Because of the physical electrical transmission capacity limitations of the connection proposed between the island of Newfoundland and Cape Breton, only a portion of the Spring generation in Labrador and on the island of Newfoundland excess to Newfoundland’s Spring needs can make it to Cape Breton. Without access to storage, Muskrat Falls will be forced to spill massive amounts of potential generation. Weil’s report ignores this issue.
Official Newfoundland has acknowledged no negotiations with Quebec to ensure that Nalcor has rights to use Upper Churchill in the way that Nalcor operate its new system. Nor has Nalcor has presented modeling of any kind quantifying its operational requirements for Upper Churchill storage and generation resources.
On October 12, Group 2041 issued a press release indicating that it is seeking copies of all communication between Nalcor and Hydro Quebec related to water rights associated with Muskrat Falls.
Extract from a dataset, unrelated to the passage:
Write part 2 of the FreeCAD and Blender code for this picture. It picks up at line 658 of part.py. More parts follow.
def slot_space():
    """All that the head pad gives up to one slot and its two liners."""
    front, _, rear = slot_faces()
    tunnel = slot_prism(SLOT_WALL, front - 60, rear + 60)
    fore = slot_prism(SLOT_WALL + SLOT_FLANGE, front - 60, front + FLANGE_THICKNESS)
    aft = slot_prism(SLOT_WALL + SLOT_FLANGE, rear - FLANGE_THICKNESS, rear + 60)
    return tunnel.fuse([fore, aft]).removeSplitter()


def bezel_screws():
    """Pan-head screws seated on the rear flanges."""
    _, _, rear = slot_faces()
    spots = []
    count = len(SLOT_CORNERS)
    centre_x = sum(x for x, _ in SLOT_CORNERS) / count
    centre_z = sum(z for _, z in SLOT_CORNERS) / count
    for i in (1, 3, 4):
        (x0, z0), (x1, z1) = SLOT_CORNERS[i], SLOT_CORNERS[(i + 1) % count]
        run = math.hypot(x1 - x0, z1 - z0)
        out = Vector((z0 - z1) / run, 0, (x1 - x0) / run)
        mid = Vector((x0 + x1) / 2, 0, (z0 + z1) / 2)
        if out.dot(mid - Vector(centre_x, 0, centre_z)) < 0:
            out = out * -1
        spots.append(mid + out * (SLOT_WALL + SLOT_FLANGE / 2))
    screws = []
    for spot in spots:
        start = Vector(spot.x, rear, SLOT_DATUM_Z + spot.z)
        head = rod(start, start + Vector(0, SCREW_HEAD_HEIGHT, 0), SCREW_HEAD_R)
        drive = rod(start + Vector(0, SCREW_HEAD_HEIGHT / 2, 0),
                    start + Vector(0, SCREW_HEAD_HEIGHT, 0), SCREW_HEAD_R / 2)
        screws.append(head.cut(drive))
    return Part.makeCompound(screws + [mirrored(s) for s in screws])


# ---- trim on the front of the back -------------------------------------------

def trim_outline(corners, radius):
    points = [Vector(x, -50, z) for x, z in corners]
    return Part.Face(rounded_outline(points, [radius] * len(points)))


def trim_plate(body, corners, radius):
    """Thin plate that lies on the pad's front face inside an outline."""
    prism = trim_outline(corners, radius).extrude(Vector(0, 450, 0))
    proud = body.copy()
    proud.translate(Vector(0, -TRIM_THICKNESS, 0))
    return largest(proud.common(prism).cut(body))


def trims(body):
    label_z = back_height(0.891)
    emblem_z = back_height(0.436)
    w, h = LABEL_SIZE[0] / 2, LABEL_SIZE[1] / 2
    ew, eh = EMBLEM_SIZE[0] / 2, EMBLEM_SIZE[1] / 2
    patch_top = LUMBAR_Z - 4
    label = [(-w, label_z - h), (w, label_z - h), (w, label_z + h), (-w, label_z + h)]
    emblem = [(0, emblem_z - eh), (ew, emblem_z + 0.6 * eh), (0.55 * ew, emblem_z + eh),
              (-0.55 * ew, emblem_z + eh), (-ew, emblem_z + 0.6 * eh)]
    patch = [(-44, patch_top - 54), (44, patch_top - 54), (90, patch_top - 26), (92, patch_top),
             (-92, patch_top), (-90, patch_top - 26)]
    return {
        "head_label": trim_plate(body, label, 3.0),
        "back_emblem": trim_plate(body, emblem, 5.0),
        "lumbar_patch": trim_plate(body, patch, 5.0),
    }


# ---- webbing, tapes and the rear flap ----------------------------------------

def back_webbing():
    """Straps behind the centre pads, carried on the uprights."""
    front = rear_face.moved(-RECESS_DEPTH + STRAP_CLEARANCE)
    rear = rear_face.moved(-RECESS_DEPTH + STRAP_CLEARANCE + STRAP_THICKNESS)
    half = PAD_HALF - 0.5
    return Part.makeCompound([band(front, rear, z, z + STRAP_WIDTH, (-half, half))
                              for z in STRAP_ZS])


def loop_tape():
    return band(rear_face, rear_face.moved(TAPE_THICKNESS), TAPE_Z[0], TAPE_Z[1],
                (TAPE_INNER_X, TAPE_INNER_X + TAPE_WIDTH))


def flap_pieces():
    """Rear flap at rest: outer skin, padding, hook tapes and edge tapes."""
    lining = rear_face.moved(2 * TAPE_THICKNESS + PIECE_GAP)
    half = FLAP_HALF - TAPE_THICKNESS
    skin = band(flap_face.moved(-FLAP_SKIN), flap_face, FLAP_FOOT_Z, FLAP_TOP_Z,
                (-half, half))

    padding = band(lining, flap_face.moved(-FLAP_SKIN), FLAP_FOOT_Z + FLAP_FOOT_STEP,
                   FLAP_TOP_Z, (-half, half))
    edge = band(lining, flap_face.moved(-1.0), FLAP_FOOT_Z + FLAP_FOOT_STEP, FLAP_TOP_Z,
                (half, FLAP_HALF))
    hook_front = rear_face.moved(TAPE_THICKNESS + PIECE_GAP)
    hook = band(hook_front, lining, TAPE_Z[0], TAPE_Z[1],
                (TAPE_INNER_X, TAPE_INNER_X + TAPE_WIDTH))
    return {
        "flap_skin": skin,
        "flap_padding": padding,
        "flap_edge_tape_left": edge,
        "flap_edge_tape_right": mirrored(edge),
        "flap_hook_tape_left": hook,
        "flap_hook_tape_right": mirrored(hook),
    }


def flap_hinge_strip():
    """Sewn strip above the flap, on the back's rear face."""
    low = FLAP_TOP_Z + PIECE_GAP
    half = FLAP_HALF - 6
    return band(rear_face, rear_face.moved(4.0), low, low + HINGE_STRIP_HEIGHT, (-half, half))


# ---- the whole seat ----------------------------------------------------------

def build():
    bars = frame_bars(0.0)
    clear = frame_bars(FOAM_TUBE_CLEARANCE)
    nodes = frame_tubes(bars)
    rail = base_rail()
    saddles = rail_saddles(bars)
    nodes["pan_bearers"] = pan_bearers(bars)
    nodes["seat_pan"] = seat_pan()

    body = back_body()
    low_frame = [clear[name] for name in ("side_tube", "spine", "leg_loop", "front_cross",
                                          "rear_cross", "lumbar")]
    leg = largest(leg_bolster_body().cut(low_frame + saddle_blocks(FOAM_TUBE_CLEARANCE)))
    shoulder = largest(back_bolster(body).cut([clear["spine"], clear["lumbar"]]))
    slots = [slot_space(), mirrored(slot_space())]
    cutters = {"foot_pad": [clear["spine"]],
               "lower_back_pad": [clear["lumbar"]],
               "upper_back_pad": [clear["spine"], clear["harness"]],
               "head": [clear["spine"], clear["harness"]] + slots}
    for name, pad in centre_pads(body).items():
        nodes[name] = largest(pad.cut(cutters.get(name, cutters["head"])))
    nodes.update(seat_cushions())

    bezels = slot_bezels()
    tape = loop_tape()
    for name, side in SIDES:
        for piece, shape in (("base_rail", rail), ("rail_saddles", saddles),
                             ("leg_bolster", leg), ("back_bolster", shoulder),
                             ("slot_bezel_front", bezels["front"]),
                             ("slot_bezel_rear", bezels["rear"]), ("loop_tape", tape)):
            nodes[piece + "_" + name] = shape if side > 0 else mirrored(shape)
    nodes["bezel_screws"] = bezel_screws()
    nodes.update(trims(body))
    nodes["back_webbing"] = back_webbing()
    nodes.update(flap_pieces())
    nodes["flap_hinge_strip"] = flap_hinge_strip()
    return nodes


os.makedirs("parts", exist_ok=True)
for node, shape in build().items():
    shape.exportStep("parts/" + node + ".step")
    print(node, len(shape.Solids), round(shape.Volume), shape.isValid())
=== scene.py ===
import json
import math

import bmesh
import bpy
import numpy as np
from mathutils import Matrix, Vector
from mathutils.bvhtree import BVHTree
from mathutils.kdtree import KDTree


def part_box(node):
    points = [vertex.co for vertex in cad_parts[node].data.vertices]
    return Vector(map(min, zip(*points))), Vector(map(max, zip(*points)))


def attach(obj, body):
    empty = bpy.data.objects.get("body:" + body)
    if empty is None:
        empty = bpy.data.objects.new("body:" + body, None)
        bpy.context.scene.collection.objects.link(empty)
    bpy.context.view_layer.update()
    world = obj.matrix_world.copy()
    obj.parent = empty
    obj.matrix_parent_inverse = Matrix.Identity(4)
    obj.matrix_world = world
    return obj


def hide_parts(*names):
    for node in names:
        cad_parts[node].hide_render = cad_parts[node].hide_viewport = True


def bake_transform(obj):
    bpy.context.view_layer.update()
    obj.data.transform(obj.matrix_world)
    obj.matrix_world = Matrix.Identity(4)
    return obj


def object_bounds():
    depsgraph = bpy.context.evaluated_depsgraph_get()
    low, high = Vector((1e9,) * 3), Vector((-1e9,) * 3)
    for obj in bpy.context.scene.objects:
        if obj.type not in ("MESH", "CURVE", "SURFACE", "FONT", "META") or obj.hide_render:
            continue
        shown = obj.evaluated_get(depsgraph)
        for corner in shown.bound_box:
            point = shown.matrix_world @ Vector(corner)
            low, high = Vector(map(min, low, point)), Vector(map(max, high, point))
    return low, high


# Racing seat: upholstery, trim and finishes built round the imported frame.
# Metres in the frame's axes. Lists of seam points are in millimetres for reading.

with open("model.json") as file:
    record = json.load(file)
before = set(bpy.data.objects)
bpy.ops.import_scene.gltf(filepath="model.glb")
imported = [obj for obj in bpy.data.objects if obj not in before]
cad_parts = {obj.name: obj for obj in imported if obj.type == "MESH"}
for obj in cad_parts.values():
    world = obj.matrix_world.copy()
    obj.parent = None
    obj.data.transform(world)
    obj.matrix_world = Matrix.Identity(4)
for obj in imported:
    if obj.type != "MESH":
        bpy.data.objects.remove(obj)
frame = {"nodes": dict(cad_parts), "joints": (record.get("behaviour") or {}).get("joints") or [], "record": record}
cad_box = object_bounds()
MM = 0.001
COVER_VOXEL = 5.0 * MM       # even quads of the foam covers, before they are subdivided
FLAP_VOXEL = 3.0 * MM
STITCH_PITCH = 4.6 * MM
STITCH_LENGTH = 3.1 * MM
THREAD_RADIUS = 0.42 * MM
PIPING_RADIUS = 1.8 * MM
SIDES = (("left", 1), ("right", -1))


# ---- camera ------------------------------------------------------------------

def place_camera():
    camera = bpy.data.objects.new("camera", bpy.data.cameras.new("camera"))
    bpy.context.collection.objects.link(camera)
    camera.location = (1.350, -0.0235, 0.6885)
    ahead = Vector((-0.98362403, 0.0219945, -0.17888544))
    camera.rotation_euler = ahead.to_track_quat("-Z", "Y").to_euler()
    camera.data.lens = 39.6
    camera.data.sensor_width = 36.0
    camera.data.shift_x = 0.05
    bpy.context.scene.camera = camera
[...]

Disclosure of this information is absolutely essential if the province is to have an informed debate over the proposed Muskrat Falls development.
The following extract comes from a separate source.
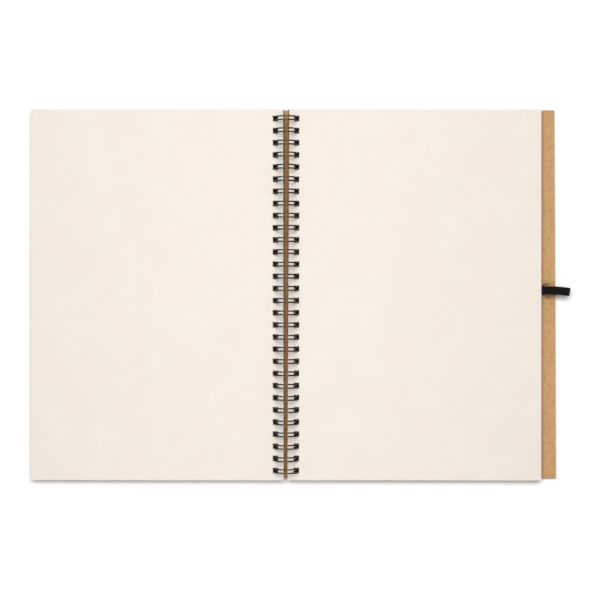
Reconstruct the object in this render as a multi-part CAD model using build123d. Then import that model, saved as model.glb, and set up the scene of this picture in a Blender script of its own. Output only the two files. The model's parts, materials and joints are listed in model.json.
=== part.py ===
from build123d import *
import os
from math import cos, degrees, radians, sin

# A wire-bound sketchbook lying open in the middle. Millimetres, +Z up, +Y towards the head.
# Half of the sheets lie left of the rings on the front cover and half lie right on the back cover.
# The rings are centred level with the open pages, so every leaf turns about one axis along Y
# and comes down exactly above the pages on the other side.

# Sheets
PAGE_WIDTH = 176.2
PAGE_HEIGHT = 258.7
SHEET_THICKNESS = 0.2
SHEETS_PER_SIDE = 25
STACK_HEIGHT = SHEETS_PER_SIDE * SHEET_THICKNESS

# Punched row, three square holes to the inch, set a little nearer the head
HOLE_SIZE = 4.0
HOLE_PITCH = 25.4 / 3
HOLE_COUNT = 30
HOLE_ROW_Y = 0.15
HOLE_TO_EDGE = 5.6  # from a hole's centre to the sheet's bound edge

# Twin-loop wire: pairs of rings joined by rounded tips on one side of the seam, links on the other
WIRE_RADIUS = 0.5
RING_RADIUS = 7.65
BEND_RADIUS = 1.25  # of the tips and of the bends into the links, and half a pair's spacing
SEAM_ANGLE = 16.5  # degrees from the lowest point of the rings to where the bends start
LINK_LENGTH = HOLE_PITCH - 4 * BEND_RADIUS

# Cover boards, a little shorter than the sheets and set a little nearer the head
BOARD_THICKNESS = 1.5
COVER_HEIGHT = 257.8
COVER_Y = 0.38
COVER_HOLE_X = 4.72  # the rings cross the boards nearer the middle than they cross the sheets
FRONT_COVER_BOUND_X = -1.3
FRONT_COVER_FORE_X = -176.7
BACK_COVER_BOUND_X = -1.0
BACK_COVER_FORE_X = 188.4

# Where each stack sits on the rings: the top sheet's hole, and the lean of the lowest sheets
# towards the middle, which follows the rings' curve
LEFT_HOLE_X, LEFT_LEAN = -7.5, 0.5
RIGHT_HOLE_X, RIGHT_LEAN = 7.25, -0.27

# Elastic pen loop, both ends through one slot beside the pages
ELASTIC_THICKNESS = 0.9
ELASTIC_WIDTH = 5.7
ELASTIC_GAP = 0.05  # between the elastic and the board that it lies on
LOOP_Y = 3.15
LOOP_END_X = 198.3
LOOP_RADIUS = 2.65  # of the fold's middle line at the far end
SHOULDER_RADIUS = 2.2
TUCK_RADIUS = 0.6
TAIL_LENGTH = 11.0
SLOT_X = 180.0
STRAND_PITCH = 1.0
SLOT_WIDTH = 2.1
SLOT_LENGTH = 6.3

# Heights, from the rings' lowest point
AXIS_Z = WIRE_RADIUS + RING_RADIUS * cos(radians(SEAM_ANGLE)) + BEND_RADIUS * sin(radians(SEAM_ANGLE))
BOARD_TOP_Z = AXIS_Z - STACK_HEIGHT
BOARD_Z = BOARD_TOP_Z - BOARD_THICKNESS

# The binding's centre line stands left of the origin, which is the middle of the footprint
LEFT_EXTENT = LEFT_HOLE_X + HOLE_TO_EDGE - PAGE_WIDTH
SPINE_X = -(LEFT_EXTENT + LOOP_END_X) / 2


def hole_rows_y():
    first = HOLE_ROW_Y - (HOLE_COUNT - 1) * HOLE_PITCH / 2
    return [first + i * HOLE_PITCH for i in range(HOLE_COUNT)]


def punched_plate(x_from, x_to, middle_y, height, z, thickness, hole_x):
    """A flat plate with the square binding holes, its underside at z; x counts from the rings."""
    plate = Pos((x_from + x_to) / 2, middle_y) * Rectangle(x_to - x_from, height)
    plate -= [Pos(hole_x, y) * Rectangle(HOLE_SIZE, HOLE_SIZE) for y in hole_rows_y()]
    return Pos(SPINE_X, 0, z) * extrude(plate, thickness)


def sheet(number, top_hole_x, lean):
    """Sheet 1 lies on the cover and the last one is the open page."""
    z = BOARD_TOP_Z + (number - 1) * SHEET_THICKNESS
    depth = AXIS_Z - z - SHEET_THICKNESS / 2
    hole_x = top_hole_x + lean * (depth / STACK_HEIGHT) ** 3
    side = 1 if hole_x > 0 else -1
    bound_x = hole_x - side * HOLE_TO_EDGE
    fore_x = bound_x + side * PAGE_WIDTH
    return punched_plate(
        min(bound_x, fore_x), max(bound_x, fore_x), 0, PAGE_HEIGHT, z, SHEET_THICKNESS, hole_x
    )


def front_cover():
    return punched_plate(
        FRONT_COVER_FORE_X, FRONT_COVER_BOUND_X, COVER_Y, COVER_HEIGHT,
        BOARD_Z, BOARD_THICKNESS, -COVER_HOLE_X,
    )


def back_cover():
    board = punched_plate(
        BACK_COVER_BOUND_X, BACK_COVER_FORE_X, COVER_Y, COVER_HEIGHT,
        BOARD_Z, BOARD_THICKNESS, COVER_HOLE_X,
    )
    slot = Box(SLOT_WIDTH, SLOT_LENGTH, 2 * BOARD_THICKNESS)
    return board - Pos(SPINE_X + SLOT_X, LOOP_Y, BOARD_Z + BOARD_THICKNESS / 2) * slot


def wire_piece(start, heading):
    """The wire's round section, standing at start and facing along its heading."""
    return Plane(origin=start, z_dir=heading) * Circle(WIRE_RADIUS)


def wire_tooth(y):
    """One pair of rings with its tip, its two bends and half of the link on each side."""
    turn = radians(SEAM_ANGLE)
    side, drop = RING_RADIUS * sin(turn), RING_RADIUS * cos(turn)
    pieces = []
    for sign in (-1, 1):
        ring_y = y + sign * BEND_RADIUS
        ring_start = Vector(side, ring_y, -drop)
        ring = wire_piece(ring_start, (cos(turn), 0, sin(turn)))
        pieces.append(revolve(ring, Axis((0, ring_y, 0), (0, -1, 0)), 360 - 2 * SEAM_ANGLE))
        bend = wire_piece(ring_start, (-cos(turn), 0, -sin(turn)))
        bend_centre = ring_start + Vector(0, sign * BEND_RADIUS, 0)
        outwards = (sign * sin(turn), 0, -sign * cos(turn))
        pieces.append(revolve(bend, Axis(bend_centre, outwards), 90))
        link_start = bend_centre + Vector(-cos(turn), 0, -sin(turn)) * BEND_RADIUS
        pieces.append(extrude(wire_piece(link_start, (0, sign, 0)), LINK_LENGTH / 2))
    tip_centre = Vector(-side, y, -drop)
    tip = wire_piece(tip_centre + Vector(0, BEND_RADIUS, 0), (cos(turn), 0, -sin(turn)))
    pieces.append(revolve(tip, Axis(tip_centre, (-sin(turn), 0, -cos(turn))), 180))
    return pieces


def wire_binding():
    pieces = [piece for y in hole_rows_y() for piece in wire_tooth(y)]
    return Pos(SPINE_X, 0, AXIS_Z) * pieces[0].fuse(*pieces[1:])


def pen_loop():
    """A flat elastic: out of the slot, round the loop, back down the slot and flat under the board."""
    under_z = BOARD_Z - ELASTIC_GAP - ELASTIC_THICKNESS / 2
    low_z = BOARD_TOP_Z + ELASTIC_GAP + ELASTIC_THICKNESS / 2
    high_z = low_z + 2 * LOOP_RADIUS
    near_x, far_x = SLOT_X - STRAND_PITCH / 2, SLOT_X + STRAND_PITCH / 2
    end_x = LOOP_END_X - ELASTIC_THICKNESS / 2
    corners = [
        (near_x - TAIL_LENGTH, under_z), (near_x, under_z), (near_x, high_z), (end_x, high_z),
        (end_x, low_z), (far_x, low_z), (far_x, under_z), (far_x + TAIL_LENGTH, under_z),
    ]
    almost_half = LOOP_RADIUS * 0.999  # two equal arcs need a little straight between them
    radii = [TUCK_RADIUS, SHOULDER_RADIUS, almost_half, almost_half, TUCK_RADIUS, TUCK_RADIUS]
    line = FilletPolyline(*[(x, 0, z) for x, z in corners], radius=radii)
    section = Rectangle(ELASTIC_WIDTH, ELASTIC_THICKNESS)
    pieces = []
    for edge in line.edges():
        face = Plane(origin=edge @ 0, x_dir=(0, 1, 0), z_dir=edge % 0) * section
        if edge.geom_type == GeomType.LINE:
            pieces.append(extrude(face, edge.length))
        else:
            axis = Axis(edge.arc_center, (edge % 0).cross(edge % 1))
            pieces.append(revolve(face, axis, degrees(edge.length / edge.radius)))
    return Pos(SPINE_X, LOOP_Y, 0) * pieces[0].fuse(*pieces[1:])


def main():
    os.makedirs("parts", exist_ok=True)
    nodes = {
        "front_cover": front_cover(),
        "back_cover": back_cover(),
        "wire_binding": wire_binding(),
        "pen_loop": pen_loop(),
    }
    for number in range(1, SHEETS_PER_SIDE + 1):
        nodes[f"left_sheet_{number:02d}"] = sheet(number, LEFT_HOLE_X, LEFT_LEAN)
        nodes[f"right_sheet_{number:02d}"] = sheet(number, RIGHT_HOLE_X, RIGHT_LEAN)
    for name, shape in nodes.items():
        export_step(shape, f"parts/{name}.step")


main()
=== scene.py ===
import json
import math
import random

import bpy
import numpy as np
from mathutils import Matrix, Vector


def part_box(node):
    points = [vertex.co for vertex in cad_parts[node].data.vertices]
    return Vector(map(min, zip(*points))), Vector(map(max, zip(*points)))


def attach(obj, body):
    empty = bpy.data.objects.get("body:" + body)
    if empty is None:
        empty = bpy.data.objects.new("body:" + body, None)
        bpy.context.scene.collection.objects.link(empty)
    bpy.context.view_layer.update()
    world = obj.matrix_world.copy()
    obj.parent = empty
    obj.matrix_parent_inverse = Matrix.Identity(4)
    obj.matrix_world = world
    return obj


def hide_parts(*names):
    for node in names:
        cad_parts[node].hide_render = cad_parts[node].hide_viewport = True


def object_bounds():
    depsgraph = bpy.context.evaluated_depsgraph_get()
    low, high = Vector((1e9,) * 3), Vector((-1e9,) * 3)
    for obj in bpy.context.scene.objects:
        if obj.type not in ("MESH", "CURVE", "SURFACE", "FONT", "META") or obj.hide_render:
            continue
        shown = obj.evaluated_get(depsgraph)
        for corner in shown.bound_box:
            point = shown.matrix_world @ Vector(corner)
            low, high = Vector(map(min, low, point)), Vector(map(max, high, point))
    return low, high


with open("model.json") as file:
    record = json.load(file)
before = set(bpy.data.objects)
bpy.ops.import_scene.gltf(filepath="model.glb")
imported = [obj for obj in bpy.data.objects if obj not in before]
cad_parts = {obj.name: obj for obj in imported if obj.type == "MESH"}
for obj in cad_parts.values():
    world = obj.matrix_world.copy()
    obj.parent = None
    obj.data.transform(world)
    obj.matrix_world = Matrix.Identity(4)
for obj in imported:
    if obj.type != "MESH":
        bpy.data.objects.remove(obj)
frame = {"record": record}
cad_low, cad_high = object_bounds()

# A wire-bound sketchbook lying open. Metres, +Z up, +Y towards the head.
MM = 0.001

# Punched row, as on the sheets and the covers
HOLE_SIZE = 4.0 * MM
HOLE_PITCH = 25.4 / 3 * MM
HOLE_COUNT = 30
SHEET_HOLE_TO_EDGE = 5.6 * MM
COVER_HOLE_X = 4.72 * MM  # from the rings' centre line
SHEETS_PER_SIDE = 25

# Wire binding
WIRE_RADIUS = 0.5 * MM
BEND_RADIUS = 1.25 * MM
SEAM_ANGLE = math.radians(16.5)
RING_STEPS = 72
WIRE_SIDES = 12
TOOTH_LEAN = 0.010  # of a pair of rings along the row, at most, as a share of its height
TOOTH_SLIP = 0.05 * MM

# Pen loop
ELASTIC_THICKNESS = 0.9 * MM
TAIL_LENGTH = 11.0 * MM
STRAND_PITCH = 1.0 * MM
SLOT_SIZE = (2.1 * MM, 6.3 * MM)
DROOP = math.radians(8.5)  # how far the loop's end points towards the tail
DROOP_FROM = 2.0 * MM  # past the strand in the slot

# How the book has settled on the table
FRONT_SAG = 1.60 * MM  # at the front cover's fore edge
BACK_SAG = 0.64 * MM  # at the back cover's fore edge, which lies on the pen loop's tails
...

Given the state of all the information publicly available, it appears that Newfoundland’s lack of rights to key ingredients it intends to use to make Muskrat Falls work has huge implications.
Nalcor in sinking vast sums in a project for which is does not yet have in hand the necessary rights to make Muskrat Falls operational. The more Nalcor spends, the more it strengthens Hydro Quebec’s hand once the inevitable negotiations begin. This is precisely the failed strategy that disadvantaged Newfoundland in the 1969 Upper Churchill deal. There is a potential commercial solution for the dead-end Newfoundland is building for itself but it will further burden the already dismal economics of Muskrat Falls. I will discuss these issues in more detail in a forthcoming post.
When presented with my concerns that his report makes assumptions about storage that are contradicted by evidence, Dr. Weil explicitly refused to comment.